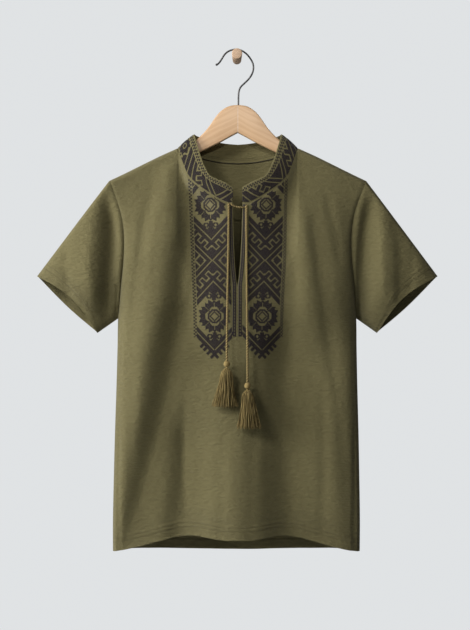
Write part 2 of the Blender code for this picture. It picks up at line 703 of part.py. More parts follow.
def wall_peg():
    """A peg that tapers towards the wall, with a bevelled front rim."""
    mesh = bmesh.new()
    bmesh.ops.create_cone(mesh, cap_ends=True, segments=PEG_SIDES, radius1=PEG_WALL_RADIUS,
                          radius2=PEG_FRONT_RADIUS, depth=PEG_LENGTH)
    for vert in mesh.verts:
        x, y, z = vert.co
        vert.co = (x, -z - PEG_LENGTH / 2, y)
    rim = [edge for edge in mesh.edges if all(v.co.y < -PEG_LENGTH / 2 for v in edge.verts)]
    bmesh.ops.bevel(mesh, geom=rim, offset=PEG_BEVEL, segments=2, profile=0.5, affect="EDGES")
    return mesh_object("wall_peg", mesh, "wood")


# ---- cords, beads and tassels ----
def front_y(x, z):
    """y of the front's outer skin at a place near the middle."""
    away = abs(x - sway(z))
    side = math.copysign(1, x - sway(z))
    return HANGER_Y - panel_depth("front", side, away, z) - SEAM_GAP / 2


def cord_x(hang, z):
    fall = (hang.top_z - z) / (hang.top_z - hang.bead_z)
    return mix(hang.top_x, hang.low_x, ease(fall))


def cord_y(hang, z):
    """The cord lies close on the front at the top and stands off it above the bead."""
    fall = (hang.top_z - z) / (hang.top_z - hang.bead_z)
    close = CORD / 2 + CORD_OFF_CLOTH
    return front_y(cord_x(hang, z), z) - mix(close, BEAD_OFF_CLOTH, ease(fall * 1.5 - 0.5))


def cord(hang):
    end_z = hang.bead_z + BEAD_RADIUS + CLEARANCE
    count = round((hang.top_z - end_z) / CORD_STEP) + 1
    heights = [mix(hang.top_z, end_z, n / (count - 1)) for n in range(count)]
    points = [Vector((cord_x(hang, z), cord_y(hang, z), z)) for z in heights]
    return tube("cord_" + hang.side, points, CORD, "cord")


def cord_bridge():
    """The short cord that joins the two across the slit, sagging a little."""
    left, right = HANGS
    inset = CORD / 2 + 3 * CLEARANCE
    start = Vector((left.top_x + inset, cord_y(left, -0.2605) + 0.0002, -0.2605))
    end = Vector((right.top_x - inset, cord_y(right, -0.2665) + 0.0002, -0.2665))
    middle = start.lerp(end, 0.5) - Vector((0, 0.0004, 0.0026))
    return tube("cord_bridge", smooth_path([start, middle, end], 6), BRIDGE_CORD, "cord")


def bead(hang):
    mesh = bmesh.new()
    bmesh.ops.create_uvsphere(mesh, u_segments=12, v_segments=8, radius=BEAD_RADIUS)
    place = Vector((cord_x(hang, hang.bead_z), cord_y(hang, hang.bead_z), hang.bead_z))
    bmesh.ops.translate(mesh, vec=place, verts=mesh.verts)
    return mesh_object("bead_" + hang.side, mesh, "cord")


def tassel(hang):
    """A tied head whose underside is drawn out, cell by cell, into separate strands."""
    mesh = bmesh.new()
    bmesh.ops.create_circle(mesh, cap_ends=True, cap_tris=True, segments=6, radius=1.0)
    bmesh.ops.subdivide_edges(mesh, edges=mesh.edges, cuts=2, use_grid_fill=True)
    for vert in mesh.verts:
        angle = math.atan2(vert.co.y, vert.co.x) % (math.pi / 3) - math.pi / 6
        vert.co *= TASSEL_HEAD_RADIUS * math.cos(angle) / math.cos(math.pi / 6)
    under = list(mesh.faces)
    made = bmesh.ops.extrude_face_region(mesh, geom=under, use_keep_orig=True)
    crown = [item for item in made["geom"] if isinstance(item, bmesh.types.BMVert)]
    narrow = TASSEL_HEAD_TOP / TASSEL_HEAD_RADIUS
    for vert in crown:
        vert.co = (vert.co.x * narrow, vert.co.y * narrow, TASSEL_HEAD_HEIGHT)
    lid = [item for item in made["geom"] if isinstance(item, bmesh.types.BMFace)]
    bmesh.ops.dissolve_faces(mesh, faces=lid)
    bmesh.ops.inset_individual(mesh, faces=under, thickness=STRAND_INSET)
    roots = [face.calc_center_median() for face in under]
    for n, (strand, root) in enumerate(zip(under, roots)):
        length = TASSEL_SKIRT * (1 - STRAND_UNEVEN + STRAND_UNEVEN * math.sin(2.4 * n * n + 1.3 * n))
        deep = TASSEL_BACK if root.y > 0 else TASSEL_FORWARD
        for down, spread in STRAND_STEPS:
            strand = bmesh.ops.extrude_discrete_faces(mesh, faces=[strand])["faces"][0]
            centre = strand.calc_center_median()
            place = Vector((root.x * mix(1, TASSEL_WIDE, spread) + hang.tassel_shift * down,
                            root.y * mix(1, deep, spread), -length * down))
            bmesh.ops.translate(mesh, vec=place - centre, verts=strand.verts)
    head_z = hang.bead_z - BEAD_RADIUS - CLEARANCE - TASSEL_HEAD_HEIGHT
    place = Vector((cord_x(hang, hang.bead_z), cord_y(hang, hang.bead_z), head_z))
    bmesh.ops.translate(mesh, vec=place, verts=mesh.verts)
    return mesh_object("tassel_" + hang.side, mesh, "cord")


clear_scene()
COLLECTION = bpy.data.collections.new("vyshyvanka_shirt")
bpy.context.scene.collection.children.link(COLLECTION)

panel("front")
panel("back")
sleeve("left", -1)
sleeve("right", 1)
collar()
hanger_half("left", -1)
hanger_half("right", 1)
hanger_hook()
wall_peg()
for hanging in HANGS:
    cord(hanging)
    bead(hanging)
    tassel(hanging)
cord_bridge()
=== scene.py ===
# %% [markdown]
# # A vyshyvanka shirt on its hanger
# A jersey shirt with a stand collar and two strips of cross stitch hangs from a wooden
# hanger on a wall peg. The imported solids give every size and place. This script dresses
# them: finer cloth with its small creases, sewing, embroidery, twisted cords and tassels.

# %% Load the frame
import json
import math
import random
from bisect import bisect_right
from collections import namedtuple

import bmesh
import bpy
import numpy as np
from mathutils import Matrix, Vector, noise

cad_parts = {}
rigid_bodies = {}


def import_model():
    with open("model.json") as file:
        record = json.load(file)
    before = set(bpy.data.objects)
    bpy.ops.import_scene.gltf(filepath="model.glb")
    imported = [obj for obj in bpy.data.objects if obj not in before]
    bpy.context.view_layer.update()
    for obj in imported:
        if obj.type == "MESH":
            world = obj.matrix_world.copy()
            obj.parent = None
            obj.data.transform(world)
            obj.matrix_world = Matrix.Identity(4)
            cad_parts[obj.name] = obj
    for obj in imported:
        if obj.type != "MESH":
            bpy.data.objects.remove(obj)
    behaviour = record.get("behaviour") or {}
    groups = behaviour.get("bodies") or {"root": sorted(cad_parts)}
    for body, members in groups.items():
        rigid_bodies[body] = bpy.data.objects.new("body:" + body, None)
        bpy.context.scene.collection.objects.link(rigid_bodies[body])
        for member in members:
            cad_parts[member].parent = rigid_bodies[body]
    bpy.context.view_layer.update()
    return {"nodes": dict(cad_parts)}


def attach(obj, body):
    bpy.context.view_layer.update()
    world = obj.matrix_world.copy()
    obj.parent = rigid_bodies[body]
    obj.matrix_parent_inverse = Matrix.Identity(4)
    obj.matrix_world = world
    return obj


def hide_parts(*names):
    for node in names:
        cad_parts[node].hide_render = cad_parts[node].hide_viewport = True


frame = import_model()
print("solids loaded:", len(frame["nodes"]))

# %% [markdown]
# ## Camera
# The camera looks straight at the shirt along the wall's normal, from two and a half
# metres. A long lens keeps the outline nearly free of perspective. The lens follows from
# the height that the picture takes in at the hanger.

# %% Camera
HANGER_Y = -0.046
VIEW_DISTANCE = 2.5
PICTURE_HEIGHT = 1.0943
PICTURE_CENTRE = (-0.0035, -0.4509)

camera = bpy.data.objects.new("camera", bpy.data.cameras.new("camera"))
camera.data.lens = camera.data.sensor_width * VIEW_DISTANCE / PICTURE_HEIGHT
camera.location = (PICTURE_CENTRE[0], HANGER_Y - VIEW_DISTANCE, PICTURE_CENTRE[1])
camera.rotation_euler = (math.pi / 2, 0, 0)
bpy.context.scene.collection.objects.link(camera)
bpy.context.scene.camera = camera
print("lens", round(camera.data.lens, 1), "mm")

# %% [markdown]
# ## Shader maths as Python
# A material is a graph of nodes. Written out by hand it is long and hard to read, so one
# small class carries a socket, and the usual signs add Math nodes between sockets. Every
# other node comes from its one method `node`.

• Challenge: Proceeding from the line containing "clear_scene()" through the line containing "bpy.context.scene.collection.objects.link(rigid_bodies[body])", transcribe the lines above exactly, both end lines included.

• Output of the exercise:
clear_scene()
COLLECTION = bpy.data.collections.new("vyshyvanka_shirt")
bpy.context.scene.collection.children.link(COLLECTION)

panel("front")
panel("back")
sleeve("left", -1)
sleeve("right", 1)
collar()
hanger_half("left", -1)
hanger_half("right", 1)
hanger_hook()
wall_peg()
for hanging in HANGS:
    cord(hanging)
    bead(hanging)
    tassel(hanging)
cord_bridge()
=== scene.py ===
# %% [markdown]
# # A vyshyvanka shirt on its hanger
# A jersey shirt with a stand collar and two strips of cross stitch hangs from a wooden
# hanger on a wall peg. The imported solids give every size and place. This script dresses
# them: finer cloth with its small creases, sewing, embroidery, twisted cords and tassels.

# %% Load the frame
import json
import math
import random
from bisect import bisect_right
from collections import namedtuple

import bmesh
import bpy
import numpy as np
from mathutils import Matrix, Vector, noise

cad_parts = {}
rigid_bodies = {}


def import_model():
    with open("model.json") as file:
        record = json.load(file)
    before = set(bpy.data.objects)
    bpy.ops.import_scene.gltf(filepath="model.glb")
    imported = [obj for obj in bpy.data.objects if obj not in before]
    bpy.context.view_layer.update()
    for obj in imported:
        if obj.type == "MESH":
            world = obj.matrix_world.copy()
            obj.parent = None
            obj.data.transform(world)
            obj.matrix_world = Matrix.Identity(4)
            cad_parts[obj.name] = obj
    for obj in imported:
        if obj.type != "MESH":
            bpy.data.objects.remove(obj)
    behaviour = record.get("behaviour") or {}
    groups = behaviour.get("bodies") or {"root": sorted(cad_parts)}
    for body, members in groups.items():
        rigid_bodies[body] = bpy.data.objects.new("body:" + body, None)
        bpy.context.scene.collection.objects.link(rigid_bodies[body])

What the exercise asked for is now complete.